I'd recommend reading Dennett's work strongly over this one. The point of
philosophical reading is to share the "way one thinks" not what one is
thinking about.

For instance, the closest we get to an elucidation of how Dennett thinks in
this piece is that we learn that Dennett accepts that a large component of
first-person consciousness is an illusion (I.e. the sense experience being
"differrnt" to what is measurably the case), and that he rejects a dualistic
desperation of mind being distinct from the world it is observing.
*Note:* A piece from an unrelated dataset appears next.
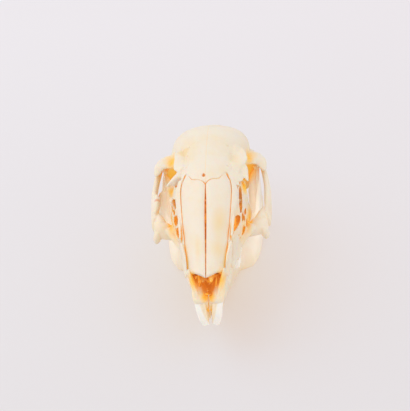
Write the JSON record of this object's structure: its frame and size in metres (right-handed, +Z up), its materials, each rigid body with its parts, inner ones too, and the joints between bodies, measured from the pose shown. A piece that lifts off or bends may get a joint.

I can't speak to this American flag illusion, but look at the bent pencil in
water example.

If we weren't taught about refraction and just took our senses for gospel, we
would posit that water bends things placed in it when viewed from outside the
water. We would be under the influence of an illusion (our internal
representation of what is going on not aligning with the measurable reality
around us) in our consciousness.

In that way, Dennett can safely say that the phenomena of consciousness ITSELF
is an illusion based on the principle that the map != the landscape (the map
being our consciousness, the landscape being the world). The map resembles the
landscape as closely as possible to help in navigating, but the map is, and
will never be a perfect representation of what is going on around us.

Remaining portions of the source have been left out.